Written instruction: Copy exactly the lines from the "hide_parts(NODE)" line to the end, both included, and nothing else.

Data segment:
-- Start --

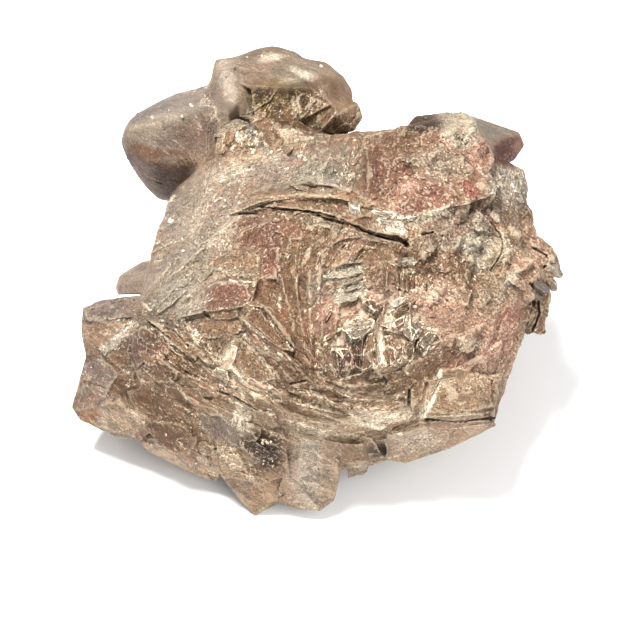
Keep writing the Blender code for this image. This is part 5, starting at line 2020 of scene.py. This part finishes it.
class Made:
    """A shader node that was just made, with easy outputs."""

    def __init__(self, paint: "Paint", node: bpy.types.Node) -> None:
        """Keeps the node and the paint that it belongs to."""
        self.paint = paint
        self.node = node

    def out(self, name: str | int = 0) -> Term:
        """One of the node's outputs."""
        return Term(self.paint, self.node.outputs[name])


class Paint:
    """A material's nodes, written as expressions."""

    def __init__(self, name: str) -> None:
        """Starts a material with one Principled shader.

        Args:
            name: the material's name.
        """
        self.material = bpy.data.materials.new(name)
        self.material.use_nodes = True
        self.tree = self.material.node_tree
        self.shader = self.tree.nodes["Principled BSDF"]

    def node(self, kind: str, settings: dict | None = None, inputs: dict | None = None) -> Made:
        """Adds a node.

        Args:
            kind: the node's type.
            settings: the node's own properties, set before its sockets.
            inputs: socket names or numbers, each with a value or a link.

        Returns:
            The new node.
        """
        node = self.tree.nodes.new(kind)
        for name, value in (settings or {}).items():
            setattr(node, name, value)
        for name, value in (inputs or {}).items():
            self.feed(node.inputs[name], value)
        return Made(self, node)

    def feed(self, socket: bpy.types.NodeSocket, value: "Term | float | tuple") -> None:
        """Gives a socket a link or a value."""
        if isinstance(value, Term):
            self.tree.links.new(value.socket, socket)
        else:
            socket.default_value = value

    def attribute(self, name: str) -> Made:
        """A stored attribute of the mesh."""
        return self.node("ShaderNodeAttribute", {"attribute_name": name})

    def split(self, colour: Term) -> tuple[Term, Term, Term]:
        """The three channels of a colour or vector."""
        parts = self.node("ShaderNodeSeparateXYZ", {}, {0: colour})
        return parts.out(0), parts.out(1), parts.out(2)

    def scaled(self, vector: Term, factors: tuple[float, float, float]) -> Term:
        """A vector times one factor for each axis."""
        settings = {"operation": "MULTIPLY"}
        return self.node("ShaderNodeVectorMath", settings, {0: vector, 1: factors}).out()

    def noise(self, place: Term, scale: float, detail: float, rough: float) -> Term:
        """Soft noise from 0 to 1."""
        inputs = {"Vector": place, "Scale": scale, "Detail": detail, "Roughness": rough}
        return self.node("ShaderNodeTexNoise", {}, inputs).out("Fac")

    def cells(self, place: Term, scale: float) -> Made:
        """Cells of a Voronoi pattern."""
        return self.node("ShaderNodeTexVoronoi", {}, {"Vector": place, "Scale": scale})

    def step(self, value: Term, low: float, high: float) -> Term:
        """A smooth step from 0 at low to 1 at high, or down where low is the larger.

        Args:
            value: what is stepped.
            low: where the step is 0.
            high: where it is 1.

        Returns:
            The step.
        """
        settings = {"interpolation_type": "SMOOTHSTEP"}
        inputs = {"Value": value, "From Min": low, "From Max": high}
        return self.node("ShaderNodeMapRange", settings, inputs).out()

    def mixed(self, first: Term | tuple, second: Term | tuple, share: Term | float) -> Term:
        """Two colours mixed."""
        made = self.node("ShaderNodeMix", {"data_type": "RGBA"}, {0: share, 6: first, 7: second})
        return made.out(2)

    def shaded(self, colour: Term, light: Term) -> Term:
        """A colour made darker or lighter by a value."""
        grey = self.node("ShaderNodeCombineXYZ", {}, {0: light, 1: light, 2: light}).out()
        return self.node("ShaderNodeVectorMath", {"operation": "MULTIPLY"}, {0: colour, 1: grey}).out()


def rgba(colour: tuple[int, int, int]) -> tuple[float, float, float, float]:
    """A screen colour for a colour socket."""
    red, green, blue = (float(c) for c in linear(colour))
    return red, green, blue, 1.0


@dataclass(frozen=True)
class TarnishedPyrite:
    """Brown brassy metal with red oxide and pale dust in its seams, with painted highlights on its convex
    edges, painted glints, and painted shade in its hollows and cracks.
    """

    cream: tuple[int, int, int] = (240, 224, 196)
    # the colour of the painted shade in hollows and cracks
    painted_shade: tuple[int, int, int] = (58, 42, 33)
    rust: tuple[int, int, int] = (158, 92, 72)
    # the colour of the painted highlights along convex edges
    edge_highlight: tuple[int, int, int] = (206, 192, 164)
    # the colour of the painted glints
    painted_glint: tuple[int, int, int] = (255, 246, 226)

    def material(self) -> bpy.types.Material:
        """Builds the material.

        Returns:
            The finished material.
        """
        paint = Paint("tarnished_pyrite")
        place = paint.node("ShaderNodeTexCoord").out("Object")
        place = paint.scaled(place, (1000.0, 1000.0, 1000.0))
        grain = paint.attribute("grain").out("Vector")
        seam, tone, crack = paint.split(paint.attribute("breaks").out("Color"))
        smooth = paint.attribute("breaks").out("Alpha")
        fine, broad, _ = paint.split(paint.attribute("relief").out("Color"))
        tint = paint.attribute("tint").out("Color")
        metal, dust, powder = paint.split(paint.attribute("shine").out("Color"))

        streak = paint.noise(paint.scaled(grain, (0.45, 3.2, 1.0)), 1.0, 4.0, 0.65)
        speck = paint.noise(place, 3.2, 4.0, 0.85)
        cloud = paint.noise(place, 0.2, 4.0, 0.6)
        blot = paint.noise(place, 0.5, 3.0, 0.6)
        crumb = paint.cells(paint.scaled(grain, (2.4, 5.2, 3.6)), 1.0)
        spark, salt, _ = paint.split(crumb.out("Color"))
        rough_share = 1.0 - smooth * 0.75
        worn_share = smooth * (1.15 - smooth) * 3.0
        veil = paint.noise(paint.scaled(grain, (0.35, 0.8, 0.6)), 1.0, 6.0, 0.7)
        scratch = paint.noise(paint.scaled(grain, (0.3, 3.4, 1.0)), 1.0, 4.0, 0.7)

        light = 0.44 + tone * 0.18 + (streak - 0.5) * 0.45 + (speck - 0.5) * 1.6
        light = light + (spark - 0.5) * 0.5 * rough_share + (cloud - 0.5) * 0.45
        light = light + (paint.step(veil, 0.46, 0.54) - 0.5) * worn_share * 0.24
        colour = paint.shaded(tint, light)
        rust = paint.step(blot + (cloud - 0.5) * 0.8 + (speck - 0.5) * 0.7, 0.56, 0.74) * 0.18
        colour = paint.mixed(colour, rgba(self.rust), rust * (1.0 - smooth * 0.7))
        # painted shade: darker in the hollows and creases of the relief
        painted_recess_shade = paint.step(fine + broad * 0.5 + (speck - 0.5) * 0.6, 0.58, 0.3)
        colour = paint.mixed(colour, rgba(self.painted_shade), painted_recess_shade * 0.26 * (1.0 - powder))
        # painted highlight: lighter along the convex edges of the relief
        edge = paint.step(fine + (speck - 0.5) * 0.9, 0.6, 0.84)
        colour = paint.mixed(colour, rgba(self.edge_highlight), edge * 0.3 * (1.0 - smooth * 0.9))
        grit = (speck - 0.5) * 1.8 + (spark - 0.5) * 0.6
        vein = paint.step(seam + grit, 0.42, 0.95) * 0.8
        cover = paint.step(dust + grit + (cloud - 0.5) * 0.6, 0.4, 0.85) * 0.72
        lodged = paint.step(fine + broad * 0.5 + (speck - 0.5) * 0.9, 0.6, 0.36) * powder * 0.5
        pale = 1.0 - (1.0 - vein) * (1.0 - cover) * (1.0 - lodged)
        pale = pale * (1.0 - smooth * 0.4)
        pale = pale + paint.step(scratch + (veil - 0.5) * 0.6, 0.6, 0.72) * worn_share * 0.35
        colour = paint.mixed(colour, rgba(self.cream), pale)
        # painted glints: sparse bright cells mixed into the colour
        painted_glint = paint.step(salt + (cloud - 0.5) * 0.12 + metal * 0.03, 0.975, 1.0) * rough_share
        colour = paint.mixed(colour, rgba(self.painted_glint), painted_glint * 0.35)
        # painted shade inside the cracks, which are also sunk into the skin
        colour = paint.mixed(colour, rgba(self.painted_shade), crack * 0.8)
        paint.feed(paint.shader.inputs["Base Color"], colour)

        shine = metal * (1.0 - pale * 0.8) * (1.0 - crack)
        paint.feed(paint.shader.inputs["Metallic"], shine)
        rough = 0.58 - metal * 0.25 + (spark - 0.5) * 0.3 + (speck - 0.5) * 0.3 + pale * 0.15
        rough = rough - painted_glint * 0.2
        paint.shader.inputs["Specular IOR Level"].default_value = 0.25
        paint.feed(paint.shader.inputs["Roughness"], rough)
        relief = streak * 0.5 + speck * 0.9 + crumb.out("Distance") * 0.6 * rough_share
        bump = paint.node("ShaderNodeBump", {}, {
            "Strength": 0.7, "Distance": 0.0004, "Height": relief,
        })
        paint.feed(paint.shader.inputs["Normal"], bump.out())
        return paint.material


# ---------------- stage


@dataclass(frozen=True)
class Lamp:
    """A square light: its place (u, v, w) and side in mm, and its power in watts."""

    name: str
    spot: tuple[float, float, float]
    size: float
    power: float


@dataclass
class Studio:
    """Floor, camera and soft lights."""

    paper: tuple[float, float, float, float] = (0.86, 0.86, 0.86, 1.0)
    sky: float = 0.7
    sensor: float = 36.0
    view_width: float = 128.0
    lamps: tuple[Lamp, ...] = (
        Lamp("key", (-80, 210, 240), 90.0, 3.5),
        Lamp("fill", (200, -20, 260), 260.0, 0.9),
    )

    def build(self) -> None:
        """Puts up the stage."""
        self.floor()
        self.camera()
        self.lights()

    def floor(self) -> None:
        """A wide pale floor."""
        form = bmesh.new()
        bmesh.ops.create_grid(form, x_segments=1, y_segments=1, size=3.0)
        floor = shown("floor", meshed(form, "floor"))
        material = bpy.data.materials.new("pale_floor")
        material.use_nodes = True
        shader = material.node_tree.nodes["Principled BSDF"]
        shader.inputs["Base Color"].default_value = self.paper
        shader.inputs["Roughness"].default_value = 0.9
        floor.data.materials.append(material)

    def camera(self) -> None:
        """The camera straight in front of the face."""
        lens = bpy.data.cameras.new("camera")
        lens.sensor_width = self.sensor
        lens.lens = self.sensor * FACE.eye / self.view_width
        lens.clip_start = 0.01
        camera = shown("camera", lens)
        right, up, out = (Vector(axis) for axis in FACE.axes())
        turn = Matrix((right, up, out)).transposed().to_4x4()
        spot = FACE.world(np.array([[0.0, 0.0, FACE.eye]]))[0]
        camera.matrix_world = Matrix.Translation(Vector(spot)) @ turn
        bpy.context.scene.camera = camera

    def lights(self) -> None:
        """The lamps and the sky."""
        world = bpy.data.worlds.new("studio")
        bpy.context.scene.world = world
        world.use_nodes = True
        sky = world.node_tree.nodes["Background"]
        sky.inputs["Color"].default_value = (1, 1, 1, 1)
        sky.inputs["Strength"].default_value = self.sky
        for lamp in self.lamps:
            self.light(lamp)
        bpy.context.scene.view_settings.view_transform = "Standard"

    def light(self, lamp: Lamp) -> None:
        """Hangs a lamp that looks at the face's centre.

        Args:
            lamp: its place, side and power.
        """
        data = bpy.data.lights.new(lamp.name, "AREA")
        data.size = lamp.size * MM
        data.energy = lamp.power
        light = shown(lamp.name, data)
        light.location = Vector(FACE.world(np.array([lamp.spot], dtype=float))[0])
        aim = Vector(FACE.centre()) - light.location
        light.rotation_euler = aim.to_track_quat("-Z", "Y").to_euler()


def main() -> None:
    """Builds the cluster and the stage."""
    logging.basicConfig(level=logging.INFO, format="%(message)s")
    ground = Ground()
    bed = CrystalBed("pyrite_crystals", ground, 5)
    dice = random.Random(14)
    strewn = [crystal for clump in CLUMPS for crystal in clump.crystals(dice)]
    for u, v, size in PAINTED_GLINTS:
        strewn += Clump(Spot(u, v, 0.1, 0.1), 1, (size, size), (CHALK,)).crystals(dice)
    for crystal in (*MIDDLE_CRYSTALS, *FAN_BLADES, *REAR_CRYSTALS, *strewn):
        bed.add(crystal)
    crumbs = CrystalBed("pyrite_crumbs", ground, 9, 1.0)
    for crystal in Scatter().crystals():
        crumbs.add(crystal, 0.05, 0.12)
    finish = TarnishedPyrite().material()
    for piece in (*Cluster().build(), bed.finish(), crumbs.finish()):
        piece.data.materials.append(finish)
        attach(piece, "root")
        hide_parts(NODE)
        triangles = sum(len(polygon.vertices) - 2 for polygon in piece.data.polygons)
        log.info("%s: %d triangles", piece.name, triangles)
    Studio().build()


if __name__ == "__main__":
    main()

-- End --

Answer to this problem:
        hide_parts(NODE)
        triangles = sum(len(polygon.vertices) - 2 for polygon in piece.data.polygons)
        log.info("%s: %d triangles", piece.name, triangles)
    Studio().build()


if __name__ == "__main__":
    main()